L1 and L2 data stream question

ScoobyStoo · Sep 25, 2009

I have a question for those people that understand the nuts and bolts of market data streams. For reference, I'm using a Zen Fire feed and the main instruments I trade are the CME FX futures.

When the price or volume at the top of the book changes then this is obviously reflected in both the L1 and L2 data streams. However, I am sometimes seeing situations where these get wildly out of synch. For instance, a data message indicating a change of volume on the ask might sometimes arrive more than a second later on the L2 data stream than the L1 data stream.

Now, I would expect that in fast markets if there's any lag then it should occur equally on both data streams but apparently not. There's only one event occurring at the exchange to generate both these messages (the act of the posted volume being changed), so you'd assume the exchange's data feed technology would generate both the L1 and L2 messages at exactly the same time. Has anyone else noticed this, and if so, do you have any ideas as to why it might be occurring? I'm sure it's something obvious that I've missed.

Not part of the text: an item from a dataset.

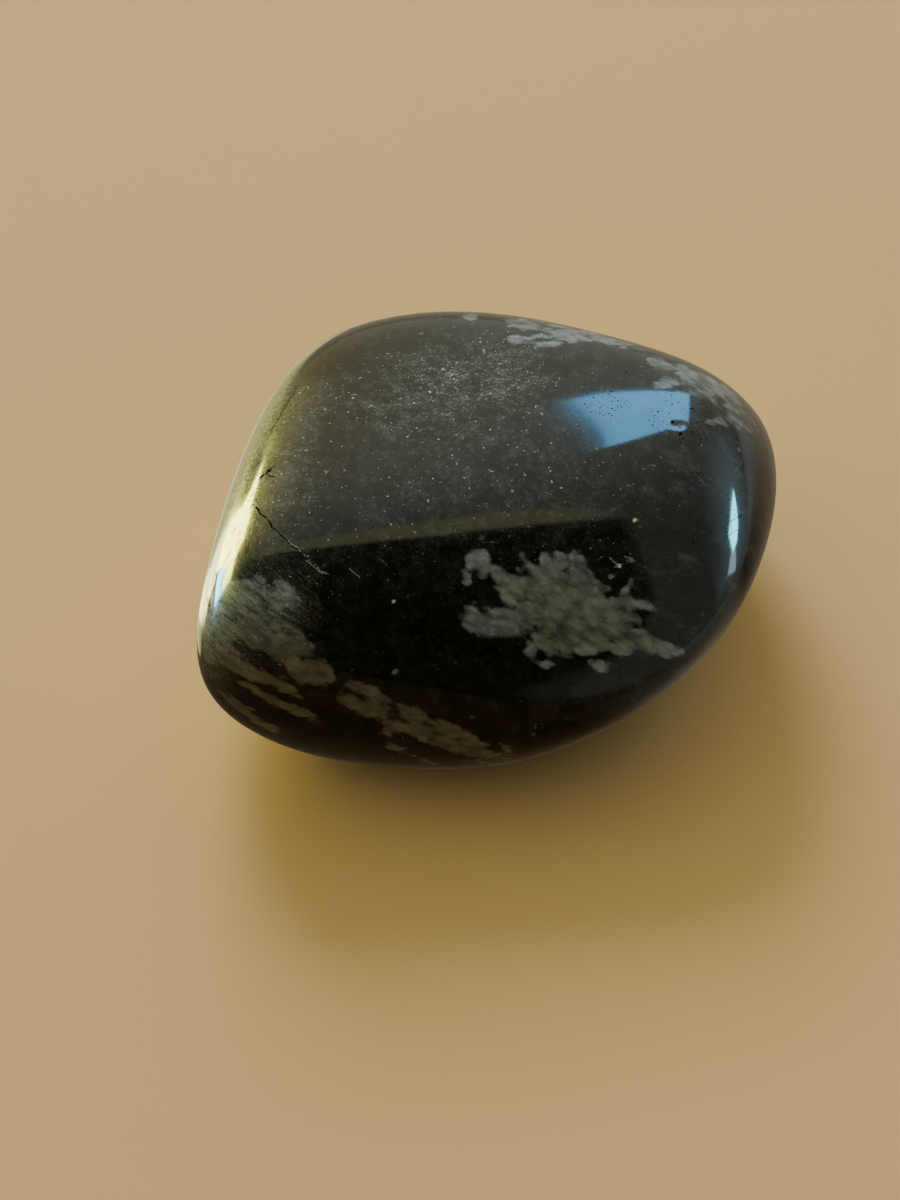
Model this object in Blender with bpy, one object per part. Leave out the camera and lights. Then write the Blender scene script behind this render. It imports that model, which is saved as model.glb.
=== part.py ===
"""Snowflake obsidian: one tumbled and polished piece of volcanic glass.

The stone began as a broken lump.  A tumbling barrel wore each broken side down
to a shallow flat and rounded every edge between two of them, so its surface
follows one rule: a few worn sides, blended by how far the edges have gone.
It is a single solid with nothing inside it, and it lies on its flattest side.
The grey snowflakes are crystals flush with the polish, so they have no relief.

Frame: metres, +Z up, +X along the stone's longest way.  The origin is on the
resting face, straight below the point that the worn sides are measured from.
"""
from math import cos, radians, sin

import bmesh
import bpy
from mathutils import Vector

MM = 0.001

# Driving dimensions, in millimetres and degrees.
CENTRE_HEIGHT = 9.0       # from the resting face up to the rule's centre
EDGE_SHARPNESS = 10       # a low number is a pebble, a high one a fresh break
MESH_DETAIL = 5           # times the starting icosahedron is divided
ONE_POINT = 0.02          # points closer than this are merged

# Each worn side: the way it faces (azimuth from +X towards +Y, elevation above
# the horizontal) and how far it lies from the centre.
WORN_SIDES = [
    # the resting side and the polished top, a little higher at the back left
    (0, -90, 9.2),
    (115, 83, 10.2),
    # the long front, three sides that steepen down to a blunt keel
    (-76, 60, 10.7),
    (-86, 36, 12.2),
    (-95, 2, 14.2),
    # the back, a broad curve from right to left
    (68, 30, 15.8),
    (98, 42, 17.3),
    (122, 32, 19.4),
    (100, -5, 15.0),
    # the left end, tapering forward to a nose
    (150, 20, 18.0),
    (172, 14, 16.8),
    (-164, -8, 21.4),
    (-126, -28, 18.8),
    # the front, below its widest line
    (-92, -38, 14.2),
    (-56, -30, 13.5),
    (-26, -14, 15.8),
    # the right end, with one shoulder in front and one behind
    (4, 4, 20.3),
    (-8, 42, 17.1),
    (30, 24, 21.6),
    # underneath, turning in to the resting side
    (5, -45, 14.5),
    (180, -50, 14.5),
    (100, -48, 13.0),
]

# Finish: near-black glass under a good polish.
GLASS_COLOUR = (0.008, 0.009, 0.006, 1.0)
GLASS_ROUGHNESS = 0.12
GLASS_IOR = 1.49


def facing(azimuth, elevation):
    """The unit vector of a side that faces this way."""
    level = cos(radians(elevation))
    return Vector((
        level * cos(radians(azimuth)),
        level * sin(radians(azimuth)),
        sin(radians(elevation)),
    ))


SIDES = [(facing(azimuth, elevation), distance)
         for azimuth, elevation, distance in WORN_SIDES]


def worn_radius(direction):
    """Distance from the centre to the surface, in millimetres.

    One side alone would put the surface at distance / cos(angle).  Adding the
    sides up with a high power keeps the nearest one and rounds where two meet.
    """
    total = 0.0
    for normal, distance in SIDES:
        share = max(0.0, normal.dot(direction)) / distance
        total += share ** EDGE_SHARPNESS
    return total ** (-1 / EDGE_SHARPNESS)


def stone_mesh():
    """The worn lump, cut off level where it rests."""
    shape = bmesh.new()
    bmesh.ops.create_icosphere(shape, subdivisions=MESH_DETAIL, radius=1.0)
    for vert in shape.verts:
        direction = vert.co.normalized()
        vert.co = direction * worn_radius(direction) * MM
        vert.co.z += CENTRE_HEIGHT * MM

    # The resting side is ground truly flat, so the stone stands without rocking.
    bmesh.ops.bisect_plane(
        shape,
        geom=shape.verts[:] + shape.edges[:] + shape.faces[:],
        dist=ONE_POINT * MM,
        plane_co=(0.0, 0.0, 0.0),
        plane_no=(0.0, 0.0, -1.0),
        clear_outer=True,
    )
    rim = [edge for edge in shape.edges if edge.is_boundary]
    bmesh.ops.contextual_create(shape, geom=rim)
    bmesh.ops.remove_doubles(shape, verts=shape.verts[:], dist=ONE_POINT * MM)
    bmesh.ops.recalc_face_normals(shape, faces=shape.faces[:])

    mesh = bpy.data.meshes.new("stone")
    shape.to_mesh(mesh)
    shape.free()
    mesh.shade_smooth()
    return mesh


def obsidian():
    """Polished black glass."""
    material = bpy.data.materials.new("obsidian")
    material.use_nodes = True
    finish = material.node_tree.nodes["Principled BSDF"].inputs
    finish["Base Color"].default_value = GLASS_COLOUR
    finish["Roughness"].default_value = GLASS_ROUGHNESS
    finish["Metallic"].default_value = 0.0
    finish["IOR"].default_value = GLASS_IOR
    material.diffuse_color = GLASS_COLOUR
    return material


def build():
    for leftover in list(bpy.data.objects):
        bpy.data.objects.remove(leftover)

    mesh = stone_mesh()
    mesh.materials.append(obsidian())
    stone = bpy.data.objects.new("stone", mesh)
    bpy.context.scene.collection.objects.link(stone)

    length, width, height = (side / MM for side in stone.dimensions)
    base = max(mesh.polygons, key=lambda face: face.area)
    print(f"stone: {length:.1f} x {width:.1f} x {height:.1f} mm, "
          f"{len(mesh.polygons)} faces")
    print(f"resting face: {base.area / MM ** 2:.0f} mm2, "
          f"centre {base.center.x / MM:.1f}, {base.center.y / MM:.1f} mm")


build()
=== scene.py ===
# %% [markdown]
# # Snowflake obsidian
# Obsidian is lava that cooled too fast to crystallise: a black natural glass.
# In this one, grey crystals grew afterwards in clusters that look like
# snowflakes.  A tumbling barrel then wore the broken lump smooth and polished
# it.  The solid model gives its true size; this lesson makes the finish.

# %% Load the solid model
from math import cos, pi, radians, sin, tan
from random import Random

import bpy
import numpy as np
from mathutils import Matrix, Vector
from mathutils.bvhtree import BVHTree


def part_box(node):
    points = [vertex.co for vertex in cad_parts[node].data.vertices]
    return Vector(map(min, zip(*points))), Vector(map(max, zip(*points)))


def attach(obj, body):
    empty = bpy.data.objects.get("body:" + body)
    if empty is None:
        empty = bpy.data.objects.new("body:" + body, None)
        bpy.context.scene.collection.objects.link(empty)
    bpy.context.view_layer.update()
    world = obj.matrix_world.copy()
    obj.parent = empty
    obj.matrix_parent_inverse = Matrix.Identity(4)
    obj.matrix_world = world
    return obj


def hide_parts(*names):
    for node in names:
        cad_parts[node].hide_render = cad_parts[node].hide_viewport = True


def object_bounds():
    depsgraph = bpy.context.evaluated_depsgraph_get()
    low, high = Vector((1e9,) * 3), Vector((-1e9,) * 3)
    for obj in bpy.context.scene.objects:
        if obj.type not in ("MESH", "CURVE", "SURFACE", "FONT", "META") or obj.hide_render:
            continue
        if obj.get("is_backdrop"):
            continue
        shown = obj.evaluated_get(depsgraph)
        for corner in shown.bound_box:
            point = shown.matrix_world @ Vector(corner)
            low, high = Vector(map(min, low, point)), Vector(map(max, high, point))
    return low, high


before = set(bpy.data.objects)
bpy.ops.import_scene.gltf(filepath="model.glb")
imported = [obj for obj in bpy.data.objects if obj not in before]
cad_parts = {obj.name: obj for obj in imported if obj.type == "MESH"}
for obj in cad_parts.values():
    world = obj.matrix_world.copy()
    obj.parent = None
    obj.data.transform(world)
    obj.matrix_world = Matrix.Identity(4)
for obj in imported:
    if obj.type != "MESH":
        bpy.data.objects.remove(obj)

MM = 0.001
cad_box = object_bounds()
low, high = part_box("stone")
print("solid stone:", [round((b - a) / MM, 1) for a, b in zip(low, high)], "mm")

# %% [markdown]
# ## A short way to write node trees
# Finishes and shapes are both node trees here.  Placing each node by hand would
# hide the sums, so a socket is wrapped in a class that understands + - * / and
# powers: writing `1 - mask` adds the Math node.  Every other kind of node comes
# from one method that takes its type, its settings and what goes into it.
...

Many thanks in advance for your thoughts...

P.S. I've posted this in the 'automated trading' forum as I'm assuming that it's only going to be algo traders such as ourselves who are going to be concerned by such things.

MGB · Sep 25, 2009

Quote from ScoobyStoo:
There's only one event occurring at the exchange to generate both these messages (the act of the posted volume being changed), so you'd assume the exchange's data feed technology would generate both the L1 and L2 messages at exactly the same time. Has anyone else noticed this, and if so, do you have any ideas as to why it might be occurring? I'm sure it's something obvious that I've missed.

Hopefully, that Rithmic guy can answer this question.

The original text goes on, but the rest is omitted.